His strikeout rate of 10.7 percent was his highest yet in a Tigers' uniform (compare to 6.6 percent in 2014, and 9.3 percent in 2013), and his walk rate of 6.4 percent was also the lowest he'd posted with the Tigers (10.9 in 2014, 8.1 in 2013). Those are not thing you'd normally look at and say, "Oh, that's his knee thing," because in theory a knee that isn't quite as strong as usual wouldn't mess with your plate discipline. But this is baseball, and things get strange sometimes. Players get in weird mental spaces and try to press too hard. They spend a month away from live pitching and it messes with their timing. I don't know, maybe "mojo" is actually a thing.
What's encouraging is that his batted ball rates weren't terribly off from what he posted in his monster 2014 season: a 21 percent line drive rate (down a lousy 0.3 percent), a 40.3 percent ground ball rate (improved by 0.3 percent), and a 38.7 percent fly ball rate (also improved by 0.6 percent). The big different is in the HR/FB ratio, which Fangraphs has at 16 percent for 2014, and down to 7.2 percent for 2013. He hit plenty of fly balls this year, but not nearly enough of them were clearing the wall. He might as well have just tattooed the words "power outage" on his forehead and made it clear for everyone.
Catherine's grade: C-
He was never healthy. Spent large portions of the year on the DL and his power didn't truly begin to show until the last 4-5 weeks of the season. Even then Martinez was only a shadow of his career-best 2014 self. He was, however, healthy enough to play first base when needed down the stretch and smacked a few powerful home runs at the end. But it just wasn't a good year for Martinez overall. He needs a good offseason to recover.
Expectations for 2016
The question, of course, is whether an aging veteran who will be turning 37 in December can do the whole recovery thing. What little I know about medicine and biology tells me that, as the human body grows older, it gets more fragile and broken down, not less. Whatever training program Martinez was using in the past offseason (I can only assume it involved giving piggy-back rides to Miguel Cabrera) should probably be modified slightly to save his deteriorating knees. Can he stay healthy? Sure he can. Can he slip on a banana peel in January and watch his knee burst into literal flames?
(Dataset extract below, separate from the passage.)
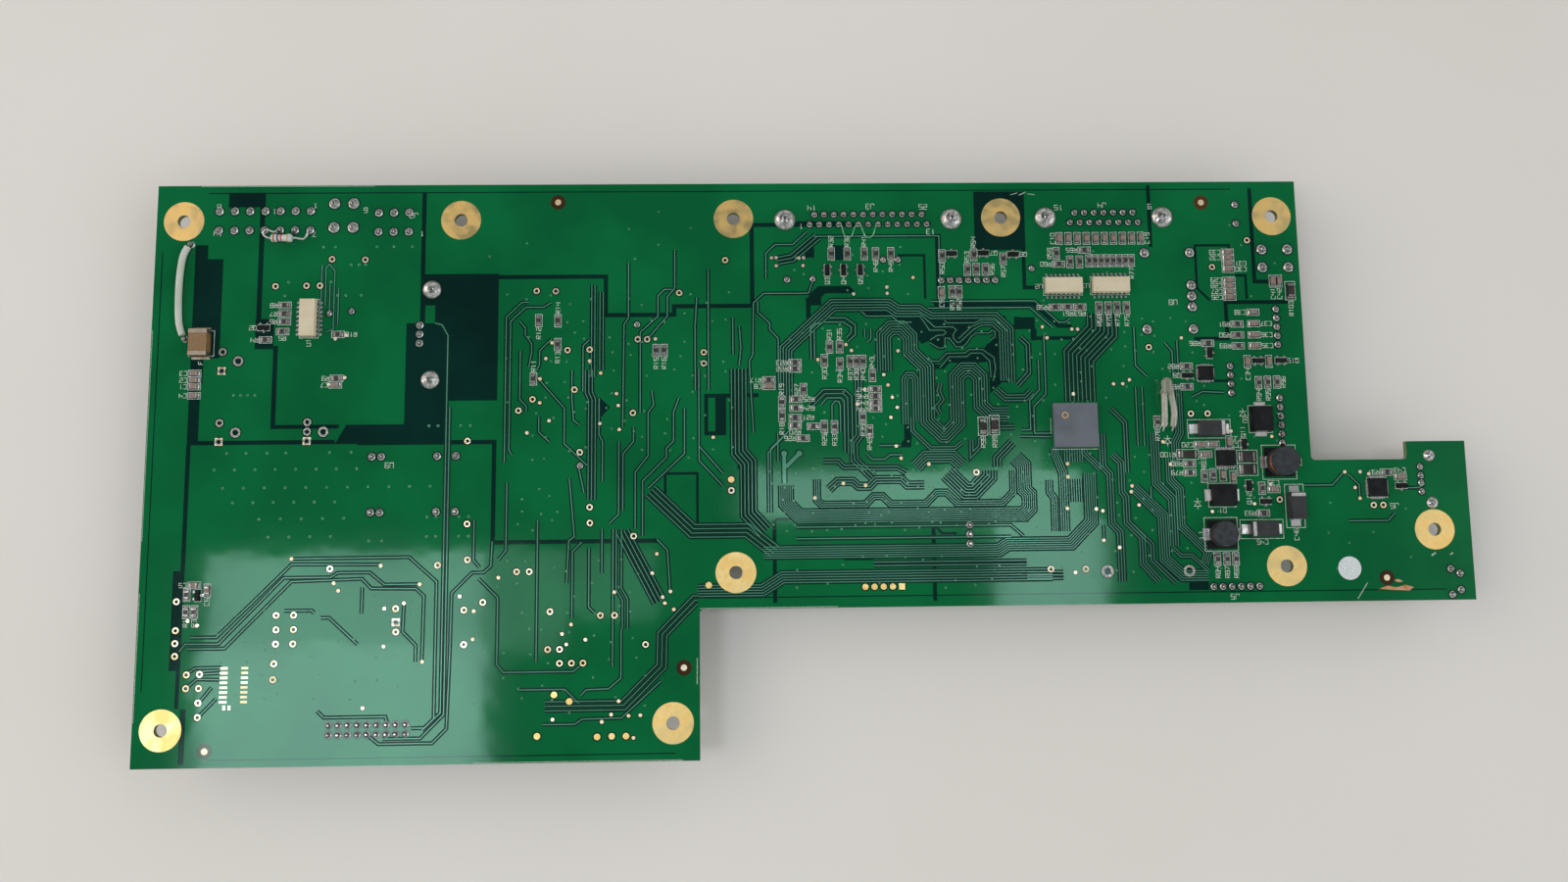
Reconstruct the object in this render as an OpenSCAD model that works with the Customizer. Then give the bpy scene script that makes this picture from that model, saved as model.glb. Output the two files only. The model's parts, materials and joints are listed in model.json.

Let's not tempt fate by answering that.
If Victor can get those legs back into good shape for 2016, I would expect him to post a slashline closer to an average of his three healthy seasons in Detroit, somewhere around .320/.380/.485, with 20 home runs and 95 RBIs. This is going to be very, very necessary if the Tigers are going to get their run differential high enough to be a contending team in 2016, because they probably won't re-sign Yoenis Cespedes to play left field, which means both Martinez and Cabrera need to post at least career-average Runs Created stats next year.
If his knees won't hold up, I'm afraid we'll be looking at a slashline much closer to STUPID/EXTENDED/CONTRACT.